What the task requires>
Restate each entry word for word, leaving nothing out.

Record extracts>
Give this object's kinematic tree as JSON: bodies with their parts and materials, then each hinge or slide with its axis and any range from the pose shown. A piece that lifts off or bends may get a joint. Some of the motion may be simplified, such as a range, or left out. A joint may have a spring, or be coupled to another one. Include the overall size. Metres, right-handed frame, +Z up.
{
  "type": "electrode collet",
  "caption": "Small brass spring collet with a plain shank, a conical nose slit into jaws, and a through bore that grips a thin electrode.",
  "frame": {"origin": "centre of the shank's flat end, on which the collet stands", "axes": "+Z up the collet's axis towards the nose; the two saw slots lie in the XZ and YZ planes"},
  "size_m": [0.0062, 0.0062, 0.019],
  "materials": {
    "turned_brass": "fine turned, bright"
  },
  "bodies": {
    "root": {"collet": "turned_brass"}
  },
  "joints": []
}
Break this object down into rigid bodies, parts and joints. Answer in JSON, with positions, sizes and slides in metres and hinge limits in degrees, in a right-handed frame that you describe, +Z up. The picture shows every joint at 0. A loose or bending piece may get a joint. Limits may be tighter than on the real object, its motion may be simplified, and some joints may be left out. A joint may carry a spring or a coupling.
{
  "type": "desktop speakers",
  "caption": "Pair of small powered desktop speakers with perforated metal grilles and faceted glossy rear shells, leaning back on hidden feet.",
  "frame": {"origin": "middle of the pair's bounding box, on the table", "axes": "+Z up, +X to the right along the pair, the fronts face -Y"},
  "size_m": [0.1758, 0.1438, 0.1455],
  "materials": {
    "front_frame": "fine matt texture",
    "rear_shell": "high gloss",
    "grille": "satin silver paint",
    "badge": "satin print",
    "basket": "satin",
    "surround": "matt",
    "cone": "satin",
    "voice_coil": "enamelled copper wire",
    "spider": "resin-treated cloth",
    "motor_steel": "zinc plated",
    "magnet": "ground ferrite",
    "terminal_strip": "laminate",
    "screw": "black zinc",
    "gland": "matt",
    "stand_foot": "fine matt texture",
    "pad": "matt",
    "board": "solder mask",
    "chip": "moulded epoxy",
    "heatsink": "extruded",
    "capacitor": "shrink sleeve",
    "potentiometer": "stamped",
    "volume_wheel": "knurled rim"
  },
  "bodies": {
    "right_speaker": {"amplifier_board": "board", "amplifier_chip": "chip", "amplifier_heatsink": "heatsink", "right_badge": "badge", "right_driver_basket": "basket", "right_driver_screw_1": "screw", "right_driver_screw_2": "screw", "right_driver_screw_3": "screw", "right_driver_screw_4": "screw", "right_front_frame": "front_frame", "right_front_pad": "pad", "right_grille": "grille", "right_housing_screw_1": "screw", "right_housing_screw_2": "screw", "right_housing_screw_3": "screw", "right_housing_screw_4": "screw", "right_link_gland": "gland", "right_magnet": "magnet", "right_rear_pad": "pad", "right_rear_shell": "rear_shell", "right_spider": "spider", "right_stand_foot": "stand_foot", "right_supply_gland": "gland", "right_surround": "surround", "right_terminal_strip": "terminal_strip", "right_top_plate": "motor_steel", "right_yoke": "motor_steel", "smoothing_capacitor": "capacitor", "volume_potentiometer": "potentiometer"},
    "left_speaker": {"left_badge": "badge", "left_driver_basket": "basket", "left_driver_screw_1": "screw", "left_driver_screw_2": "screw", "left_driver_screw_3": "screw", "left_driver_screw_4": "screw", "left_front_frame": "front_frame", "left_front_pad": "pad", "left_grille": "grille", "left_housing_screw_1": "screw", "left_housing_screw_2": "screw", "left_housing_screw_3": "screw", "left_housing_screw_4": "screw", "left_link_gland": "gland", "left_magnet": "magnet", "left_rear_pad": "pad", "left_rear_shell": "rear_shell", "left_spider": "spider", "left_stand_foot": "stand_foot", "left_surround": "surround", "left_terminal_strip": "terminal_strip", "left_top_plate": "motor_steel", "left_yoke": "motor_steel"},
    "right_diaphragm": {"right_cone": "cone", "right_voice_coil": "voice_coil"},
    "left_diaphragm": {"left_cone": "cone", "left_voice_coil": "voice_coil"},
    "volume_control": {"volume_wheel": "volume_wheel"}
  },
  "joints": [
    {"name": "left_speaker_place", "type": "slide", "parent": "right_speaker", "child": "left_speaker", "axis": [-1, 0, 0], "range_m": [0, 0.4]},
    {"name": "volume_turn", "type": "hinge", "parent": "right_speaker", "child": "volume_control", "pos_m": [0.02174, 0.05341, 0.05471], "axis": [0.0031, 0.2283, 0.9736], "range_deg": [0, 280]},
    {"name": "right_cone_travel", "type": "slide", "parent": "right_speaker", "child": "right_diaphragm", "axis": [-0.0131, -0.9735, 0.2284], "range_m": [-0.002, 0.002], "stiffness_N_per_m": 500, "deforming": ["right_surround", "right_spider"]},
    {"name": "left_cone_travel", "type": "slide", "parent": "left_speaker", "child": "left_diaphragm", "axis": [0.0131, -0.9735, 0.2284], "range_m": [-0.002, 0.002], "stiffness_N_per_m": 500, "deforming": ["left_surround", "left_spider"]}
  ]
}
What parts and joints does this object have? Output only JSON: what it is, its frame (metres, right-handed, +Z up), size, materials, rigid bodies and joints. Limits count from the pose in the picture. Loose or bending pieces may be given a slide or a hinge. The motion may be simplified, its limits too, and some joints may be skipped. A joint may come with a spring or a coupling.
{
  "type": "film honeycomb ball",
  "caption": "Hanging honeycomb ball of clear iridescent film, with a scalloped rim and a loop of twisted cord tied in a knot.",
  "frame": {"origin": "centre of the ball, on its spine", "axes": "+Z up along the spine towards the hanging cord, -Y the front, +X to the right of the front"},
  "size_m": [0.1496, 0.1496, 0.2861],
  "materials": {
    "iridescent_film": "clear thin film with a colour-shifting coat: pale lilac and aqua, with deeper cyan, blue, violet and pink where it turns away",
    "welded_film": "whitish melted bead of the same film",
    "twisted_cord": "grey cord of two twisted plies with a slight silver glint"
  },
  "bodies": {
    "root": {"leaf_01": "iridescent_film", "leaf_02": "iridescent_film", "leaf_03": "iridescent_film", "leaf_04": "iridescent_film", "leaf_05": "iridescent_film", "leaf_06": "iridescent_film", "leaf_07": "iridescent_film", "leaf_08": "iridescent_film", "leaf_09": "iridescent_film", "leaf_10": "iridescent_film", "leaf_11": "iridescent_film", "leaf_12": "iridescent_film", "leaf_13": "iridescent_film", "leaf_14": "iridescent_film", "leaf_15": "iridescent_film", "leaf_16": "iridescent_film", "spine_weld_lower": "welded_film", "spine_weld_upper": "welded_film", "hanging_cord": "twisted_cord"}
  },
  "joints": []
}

Solution>
Give this object's kinematic tree as JSON: bodies with their parts and materials, then each hinge or slide with its axis and any range from the pose shown. A piece that lifts off or bends may get a joint. Some of the motion may be simplified, such as a range, or left out. A joint may have a spring, or be coupled to another one. Include the overall size. Metres, right-handed frame, +Z up.
{
  "type": "electrode collet",
  "caption": "Small brass spring collet with a plain shank, a conical nose slit into jaws, and a through bore that grips a thin electrode.",
  "frame": {"origin": "centre of the shank's flat end, on which the collet stands", "axes": "+Z up the collet's axis towards the nose; the two saw slots lie in the XZ and YZ planes"},
  "size_m": [0.0062, 0.0062, 0.019],
  "materials": {
    "turned_brass": "fine turned, bright"
  },
  "bodies": {
    "root": {"collet": "turned_brass"}
  },
  "joints": []
}
Break this object down into rigid bodies, parts and joints. Answer in JSON, with positions, sizes and slides in metres and hinge limits in degrees, in a right-handed frame that you describe, +Z up. The picture shows every joint at 0. A loose or bending piece may get a joint. Limits may be tighter than on the real object, its motion may be simplified, and some joints may be left out. A joint may carry a spring or a coupling.
{
  "type": "desktop speakers",
  "caption": "Pair of small powered desktop speakers with perforated metal grilles and faceted glossy rear shells, leaning back on hidden feet.",
  "frame": {"origin": "middle of the pair's bounding box, on the table", "axes": "+Z up, +X to the right along the pair, the fronts face -Y"},
  "size_m": [0.1758, 0.1438, 0.1455],
  "materials": {
    "front_frame": "fine matt texture",
    "rear_shell": "high gloss",
    "grille": "satin silver paint",
    "badge": "satin print",
    "basket": "satin",
    "surround": "matt",
    "cone": "satin",
    "voice_coil": "enamelled copper wire",
    "spider": "resin-treated cloth",
    "motor_steel": "zinc plated",
    "magnet": "ground ferrite",
    "terminal_strip": "laminate",
    "screw": "black zinc",
    "gland": "matt",
    "stand_foot": "fine matt texture",
    "pad": "matt",
    "board": "solder mask",
    "chip": "moulded epoxy",
    "heatsink": "extruded",
    "capacitor": "shrink sleeve",
    "potentiometer": "stamped",
    "volume_wheel": "knurled rim"
  },
  "bodies": {
    "right_speaker": {"amplifier_board": "board", "amplifier_chip": "chip", "amplifier_heatsink": "heatsink", "right_badge": "badge", "right_driver_basket": "basket", "right_driver_screw_1": "screw", "right_driver_screw_2": "screw", "right_driver_screw_3": "screw", "right_driver_screw_4": "screw", "right_front_frame": "front_frame", "right_front_pad": "pad", "right_grille": "grille", "right_housing_screw_1": "screw", "right_housing_screw_2": "screw", "right_housing_screw_3": "screw", "right_housing_screw_4": "screw", "right_link_gland": "gland", "right_magnet": "magnet", "right_rear_pad": "pad", "right_rear_shell": "rear_shell", "right_spider": "spider", "right_stand_foot": "stand_foot", "right_supply_gland": "gland", "right_surround": "surround", "right_terminal_strip": "terminal_strip", "right_top_plate": "motor_steel", "right_yoke": "motor_steel", "smoothing_capacitor": "capacitor", "volume_potentiometer": "potentiometer"},
    "left_speaker": {"left_badge": "badge", "left_driver_basket": "basket", "left_driver_screw_1": "screw", "left_driver_screw_2": "screw", "left_driver_screw_3": "screw", "left_driver_screw_4": "screw", "left_front_frame": "front_frame", "left_front_pad": "pad", "left_grille": "grille", "left_housing_screw_1": "screw", "left_housing_screw_2": "screw", "left_housing_screw_3": "screw", "left_housing_screw_4": "screw", "left_link_gland": "gland", "left_magnet": "magnet", "left_rear_pad": "pad", "left_rear_shell": "rear_shell", "left_spider": "spider", "left_stand_foot": "stand_foot", "left_surround": "surround", "left_terminal_strip": "terminal_strip", "left_top_plate": "motor_steel", "left_yoke": "motor_steel"},
    "right_diaphragm": {"right_cone": "cone", "right_voice_coil": "voice_coil"},
    "left_diaphragm": {"left_cone": "cone", "left_voice_coil": "voice_coil"},
    "volume_control": {"volume_wheel": "volume_wheel"}
  },
  "joints": [
    {"name": "left_speaker_place", "type": "slide", "parent": "right_speaker", "child": "left_speaker", "axis": [-1, 0, 0], "range_m": [0, 0.4]},
    {"name": "volume_turn", "type": "hinge", "parent": "right_speaker", "child": "volume_control", "pos_m": [0.02174, 0.05341, 0.05471], "axis": [0.0031, 0.2283, 0.9736], "range_deg": [0, 280]},
    {"name": "right_cone_travel", "type": "slide", "parent": "right_speaker", "child": "right_diaphragm", "axis": [-0.0131, -0.9735, 0.2284], "range_m": [-0.002, 0.002], "stiffness_N_per_m": 500, "deforming": ["right_surround", "right_spider"]},
    {"name": "left_cone_travel", "type": "slide", "parent": "left_speaker", "child": "left_diaphragm", "axis": [0.0131, -0.9735, 0.2284], "range_m": [-0.002, 0.002], "stiffness_N_per_m": 500, "deforming": ["left_surround", "left_spider"]}
  ]
}
What parts and joints does this object have? Output only JSON: what it is, its frame (metres, right-handed, +Z up), size, materials, rigid bodies and joints. Limits count from the pose in the picture. Loose or bending pieces may be given a slide or a hinge. The motion may be simplified, its limits too, and some joints may be skipped. A joint may come with a spring or a coupling.
{
  "type": "film honeycomb ball",
  "caption": "Hanging honeycomb ball of clear iridescent film, with a scalloped rim and a loop of twisted cord tied in a knot.",
  "frame": {"origin": "centre of the ball, on its spine", "axes": "+Z up along the spine towards the hanging cord, -Y the front, +X to the right of the front"},
  "size_m": [0.1496, 0.1496, 0.2861],
  "materials": {
    "iridescent_film": "clear thin film with a colour-shifting coat: pale lilac and aqua, with deeper cyan, blue, violet and pink where it turns away",
    "welded_film": "whitish melted bead of the same film",
    "twisted_cord": "grey cord of two twisted plies with a slight silver glint"
  },
  "bodies": {
    "root": {"leaf_01": "iridescent_film", "leaf_02": "iridescent_film", "leaf_03": "iridescent_film", "leaf_04": "iridescent_film", "leaf_05": "iridescent_film", "leaf_06": "iridescent_film", "leaf_07": "iridescent_film", "leaf_08": "iridescent_film", "leaf_09": "iridescent_film", "leaf_10": "iridescent_film", "leaf_11": "iridescent_film", "leaf_12": "iridescent_film", "leaf_13": "iridescent_film", "leaf_14": "iridescent_film", "leaf_15": "iridescent_film", "leaf_16": "iridescent_film", "spine_weld_lower": "welded_film", "spine_weld_upper": "welded_film", "hanging_cord": "twisted_cord"}
  },
  "joints": []
}